Finally, while the responsibilities of work-study positions might not seem relevant to the job you seek at first, if you scrutinize what you did, you can probably come up with at least one applicable skill. Reliability and a strong work ethic are among the highly desirable characteristics your work-study job can demonstrate.
Once you’ve identified some ways to make the most of your college experience, it’s important to relate those valuable experiences to the particular position you’re writing about in your cover letter. Examples:
- While pursuing my degree, I have worked on many group projects related to marketing. The most extensive project was a collaboration among team members to implement a marketing strategy for merchandising Guess Jeans in Spain.

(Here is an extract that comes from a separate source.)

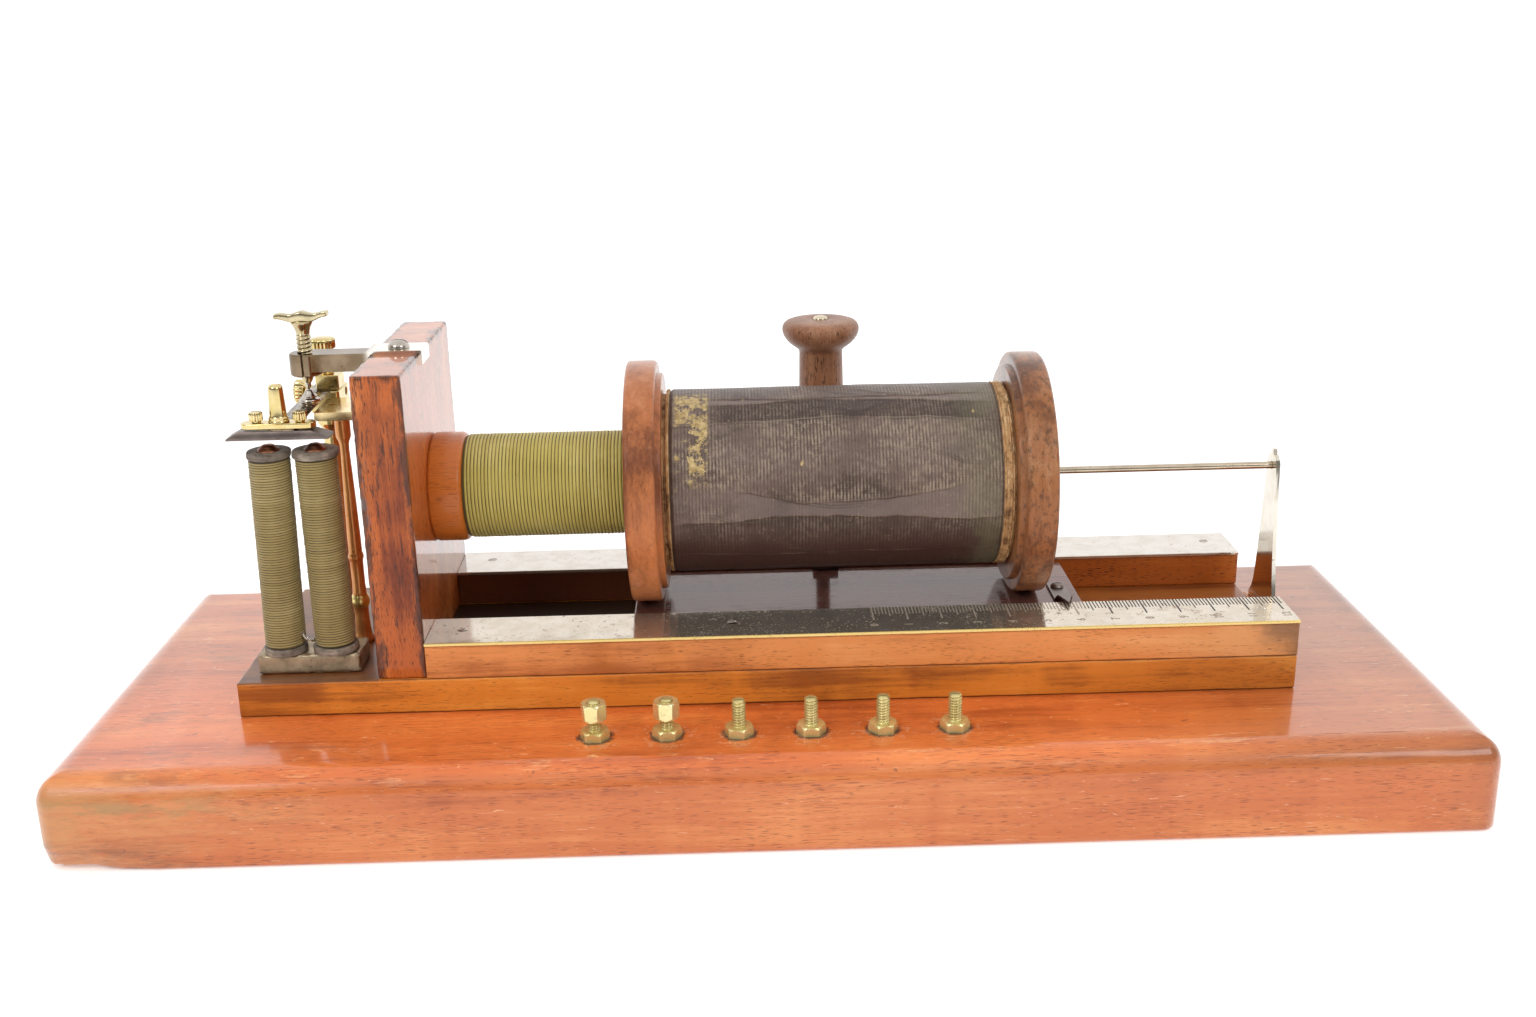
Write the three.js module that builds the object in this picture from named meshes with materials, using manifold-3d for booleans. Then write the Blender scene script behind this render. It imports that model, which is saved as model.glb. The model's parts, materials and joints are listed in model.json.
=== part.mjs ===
// Sledge inductorium: a fixed primary coil, a secondary coil on a sledge between two scaled rails, and a
// hammer interrupter with a two-coil electromagnet. Millimetres, +Z up.
// Origin: centre of the base board's underside. +X runs along the sledge's way, away from the interrupter,
// +Y points to the back.
import * as THREE from 'three';
import { mergeVertices } from 'three/addons/utils/BufferGeometryUtils.js';
import Module from 'manifold-3d';

const wasm = await Module();
wasm.setup();

// ---- driving dimensions ---------------------------------------------------------------------------------
const BASE_L = 398, BASE_D = 148, BASE_H = 27, BASE_ROUND = 8, BASE_CORNER = 5;
const FRAME_X0 = -153, FRAME_X1 = 153, FRAME_Y0 = -36, FRAME_Y1 = 42, FRAME_TOP = 37.5;
const RAIL_W = 18.5, RAIL_TOP = 47.5, STRIP_T = 1, STRIP_LIP = 0.5;
const UP_X0 = -112.5, UP_X1 = -98.5, UP_Y0 = -35.5, UP_Y1 = 41.5, UP_TOP = 126.5;
const AXIS_Y = 3, AXIS_Z = 83.5;                       // common axis of both coils, parallel to X
const PRIM_R = 15.6, PRIM_COLLAR_R = 16.4, PRIM_TUBE_R = 12.8, PRIM_BORE_R = 9.5, PRIM_END = 39;
const SPIGOT_R = 10.2, CORE_R = 9.2;
const SEC_X0 = -40, SEC_X1 = 83, FLANGE_T = 9, FLANGE_R = 36.5, SEC_R = 28, SEC_TUBE_R0 = 18.2,
  SEC_TUBE_R1 = 19.4;
const SLEDGE_X0 = -40, SLEDGE_X1 = 95, SLEDGE_TOP = 47, SLEDGE_PLAY = 0.25, SLEDGE_NOTCH_Y = 20.75;
const HANDLE_X = 19.5, HANDLE_Y = 38, HANDLE_TOP = 125, HANDLE_ROD_R = 2.3,
  HANDLE_ARM_W = 8;
const MAG_X = -133.2, MAG_Y = -25.8, MAG_HALF = 7.25, YOKE_Y = -23.5, YOKE_TOP = 43.5, SPOOL_TOP = 104,
  POLE_TOP = 105.7;
const HAM_X = -135.3, ARM_Z = 107.6, ARM_T = 2.4, LEAF_T = 0.4, LEAF_X = -133.8, LEAF_W = 6.4;
const SCREW_X = -132.4, SCREW_Y = -1.5, SCREW_R = 2.2, HUB_R = 4.65;
const RP_X = -132.6, RP_Y = 19.6;                      // rear spring pillar
const TERM_N = 6, TERM_X0 = -49.2, TERM_PITCH = 20.05, TERM_Y = -55.5, STUD_R = 1.75;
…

In addition to my challenging and competitive academic program, I have taken many courses that directly relate to the consulting profession. In my Small Business Management class, for example, I consulted with a Nassau County law firm. The consulting work included research and presentations and focused on hardware and software selection, marketing, and reengineering.
Note that in this next example, the writer not only describes the information systems he developed as part of his coursework but explains how that experience could benefit the company he’s writing to:
- Dear Mr. Wilson:
Ted Pizzuto suggested I contact you about the accounting position that is available at Baldwin Corporation. He informed me that Baldwin is looking for an applicant who has experience with accounting and computer information systems.
As a student majoring in accounting at the University of Miami, I have gained a great deal of knowledge in the accounting field. I understand that Baldwin wishes to hire someone who can develop an information system to track sales and inventory. During the course of my studies, I have developed several information systems related to customer orders using Microsoft Access, Microsoft Excel, and Visual Basic.